++++ SOURCE MATERIAL

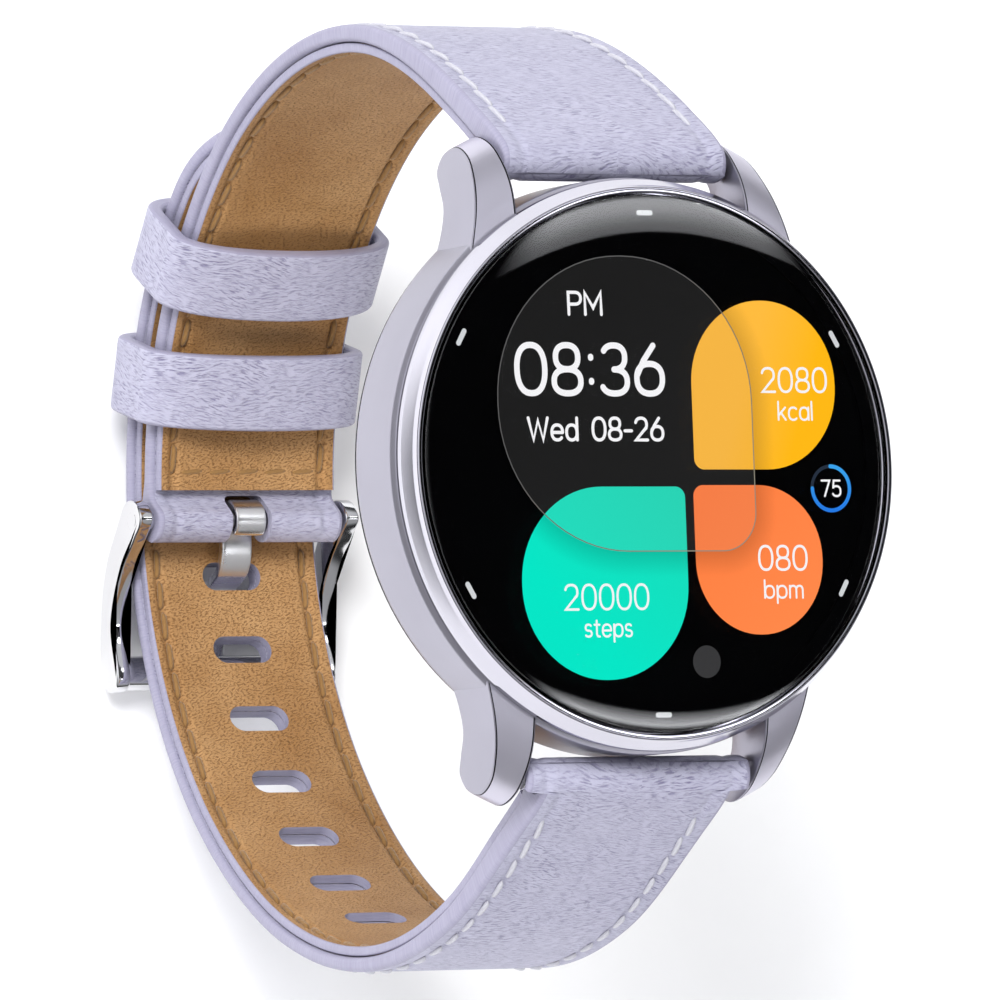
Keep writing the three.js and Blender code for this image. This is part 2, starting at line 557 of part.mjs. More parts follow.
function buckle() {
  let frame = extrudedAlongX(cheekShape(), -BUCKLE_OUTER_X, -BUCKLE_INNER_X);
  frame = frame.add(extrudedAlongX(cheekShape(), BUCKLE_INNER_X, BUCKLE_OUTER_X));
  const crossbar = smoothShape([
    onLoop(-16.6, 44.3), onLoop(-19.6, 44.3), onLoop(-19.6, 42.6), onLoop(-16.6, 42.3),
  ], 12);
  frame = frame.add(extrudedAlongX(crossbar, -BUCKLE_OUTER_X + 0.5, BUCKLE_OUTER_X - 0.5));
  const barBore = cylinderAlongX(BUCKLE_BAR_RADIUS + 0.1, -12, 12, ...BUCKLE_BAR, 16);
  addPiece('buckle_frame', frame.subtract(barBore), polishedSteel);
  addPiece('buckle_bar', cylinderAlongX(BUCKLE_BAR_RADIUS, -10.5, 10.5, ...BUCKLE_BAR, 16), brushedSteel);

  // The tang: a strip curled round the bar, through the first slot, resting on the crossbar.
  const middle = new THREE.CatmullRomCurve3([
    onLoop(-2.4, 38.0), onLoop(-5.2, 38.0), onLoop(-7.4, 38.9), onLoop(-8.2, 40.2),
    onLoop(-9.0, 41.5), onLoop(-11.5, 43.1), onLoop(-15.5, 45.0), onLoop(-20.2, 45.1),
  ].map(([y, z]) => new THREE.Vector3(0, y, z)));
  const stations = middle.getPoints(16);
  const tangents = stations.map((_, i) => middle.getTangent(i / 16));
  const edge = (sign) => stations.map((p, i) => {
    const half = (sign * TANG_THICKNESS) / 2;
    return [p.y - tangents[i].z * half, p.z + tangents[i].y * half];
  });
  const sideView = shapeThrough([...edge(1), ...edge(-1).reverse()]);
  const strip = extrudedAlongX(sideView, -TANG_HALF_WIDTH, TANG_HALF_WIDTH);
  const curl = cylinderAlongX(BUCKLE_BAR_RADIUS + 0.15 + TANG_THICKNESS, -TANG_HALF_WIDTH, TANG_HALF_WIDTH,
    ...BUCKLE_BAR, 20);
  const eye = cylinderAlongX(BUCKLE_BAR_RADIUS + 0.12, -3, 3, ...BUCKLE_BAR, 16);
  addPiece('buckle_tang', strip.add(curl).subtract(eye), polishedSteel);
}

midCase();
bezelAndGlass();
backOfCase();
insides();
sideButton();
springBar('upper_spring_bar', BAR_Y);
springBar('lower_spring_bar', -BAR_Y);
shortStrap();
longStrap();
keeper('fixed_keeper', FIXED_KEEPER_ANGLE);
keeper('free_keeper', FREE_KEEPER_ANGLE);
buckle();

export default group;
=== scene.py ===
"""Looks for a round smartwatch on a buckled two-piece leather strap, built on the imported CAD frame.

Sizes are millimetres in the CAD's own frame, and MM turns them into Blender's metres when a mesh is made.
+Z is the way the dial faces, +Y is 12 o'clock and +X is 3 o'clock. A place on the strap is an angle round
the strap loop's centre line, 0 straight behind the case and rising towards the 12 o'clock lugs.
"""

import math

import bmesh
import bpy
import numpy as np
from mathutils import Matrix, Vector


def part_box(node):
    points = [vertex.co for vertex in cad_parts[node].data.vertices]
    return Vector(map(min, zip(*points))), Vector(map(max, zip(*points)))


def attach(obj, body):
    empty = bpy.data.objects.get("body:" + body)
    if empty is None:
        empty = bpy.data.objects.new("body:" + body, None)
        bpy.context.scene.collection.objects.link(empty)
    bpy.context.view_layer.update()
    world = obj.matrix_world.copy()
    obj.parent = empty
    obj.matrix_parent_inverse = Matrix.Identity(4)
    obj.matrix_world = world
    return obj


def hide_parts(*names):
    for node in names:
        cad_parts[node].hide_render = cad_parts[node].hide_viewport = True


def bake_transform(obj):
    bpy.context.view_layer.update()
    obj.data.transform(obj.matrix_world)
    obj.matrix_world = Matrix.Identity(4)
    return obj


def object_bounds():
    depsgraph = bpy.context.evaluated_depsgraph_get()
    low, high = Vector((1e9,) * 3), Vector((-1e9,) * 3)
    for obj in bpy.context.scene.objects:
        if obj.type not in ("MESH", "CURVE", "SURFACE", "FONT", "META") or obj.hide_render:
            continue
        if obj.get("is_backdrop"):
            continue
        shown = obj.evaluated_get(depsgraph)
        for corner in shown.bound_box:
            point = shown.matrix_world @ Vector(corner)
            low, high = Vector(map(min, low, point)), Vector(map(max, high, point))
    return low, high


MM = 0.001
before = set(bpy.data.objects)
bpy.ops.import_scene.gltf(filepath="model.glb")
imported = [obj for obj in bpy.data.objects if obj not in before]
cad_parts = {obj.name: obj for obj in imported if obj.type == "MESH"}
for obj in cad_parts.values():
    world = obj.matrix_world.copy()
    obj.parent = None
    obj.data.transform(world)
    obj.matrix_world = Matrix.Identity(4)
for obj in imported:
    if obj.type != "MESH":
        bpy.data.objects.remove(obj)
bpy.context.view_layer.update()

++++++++
++++ SOURCE MATERIAL

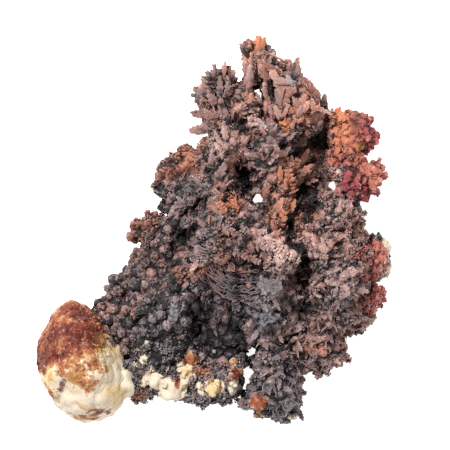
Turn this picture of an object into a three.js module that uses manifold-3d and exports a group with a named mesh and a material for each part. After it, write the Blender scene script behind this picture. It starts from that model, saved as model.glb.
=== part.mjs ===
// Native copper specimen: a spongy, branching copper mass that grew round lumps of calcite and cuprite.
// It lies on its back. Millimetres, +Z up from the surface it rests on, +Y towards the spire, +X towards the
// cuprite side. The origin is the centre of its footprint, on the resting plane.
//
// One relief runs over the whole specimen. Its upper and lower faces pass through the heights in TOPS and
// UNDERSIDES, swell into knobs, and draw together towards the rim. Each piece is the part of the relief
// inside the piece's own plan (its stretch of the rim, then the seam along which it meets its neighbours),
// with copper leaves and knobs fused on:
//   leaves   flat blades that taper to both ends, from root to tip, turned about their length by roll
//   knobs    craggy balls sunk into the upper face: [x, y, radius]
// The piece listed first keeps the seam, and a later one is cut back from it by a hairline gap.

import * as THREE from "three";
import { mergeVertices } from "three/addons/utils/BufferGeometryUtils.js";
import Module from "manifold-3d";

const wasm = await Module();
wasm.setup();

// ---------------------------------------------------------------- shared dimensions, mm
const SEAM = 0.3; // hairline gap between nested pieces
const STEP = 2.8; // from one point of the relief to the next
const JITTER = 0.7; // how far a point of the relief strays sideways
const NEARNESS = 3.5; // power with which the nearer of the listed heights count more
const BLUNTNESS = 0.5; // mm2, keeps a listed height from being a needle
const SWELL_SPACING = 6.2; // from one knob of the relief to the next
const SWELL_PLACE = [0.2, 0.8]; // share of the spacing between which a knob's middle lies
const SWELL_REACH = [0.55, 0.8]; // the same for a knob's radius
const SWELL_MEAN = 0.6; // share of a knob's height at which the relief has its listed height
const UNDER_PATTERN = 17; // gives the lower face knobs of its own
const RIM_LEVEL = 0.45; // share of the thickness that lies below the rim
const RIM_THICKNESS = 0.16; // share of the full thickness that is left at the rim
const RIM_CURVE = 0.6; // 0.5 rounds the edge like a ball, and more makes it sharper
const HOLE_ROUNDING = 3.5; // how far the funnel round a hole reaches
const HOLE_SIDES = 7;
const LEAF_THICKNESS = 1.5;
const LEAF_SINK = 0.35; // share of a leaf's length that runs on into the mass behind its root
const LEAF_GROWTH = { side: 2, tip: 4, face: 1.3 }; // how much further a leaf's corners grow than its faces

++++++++

WHAT IS NEEDED: Tally how many lines of the records hold the word "shown". Answer with the number only.

OUTPUT BELOW: 3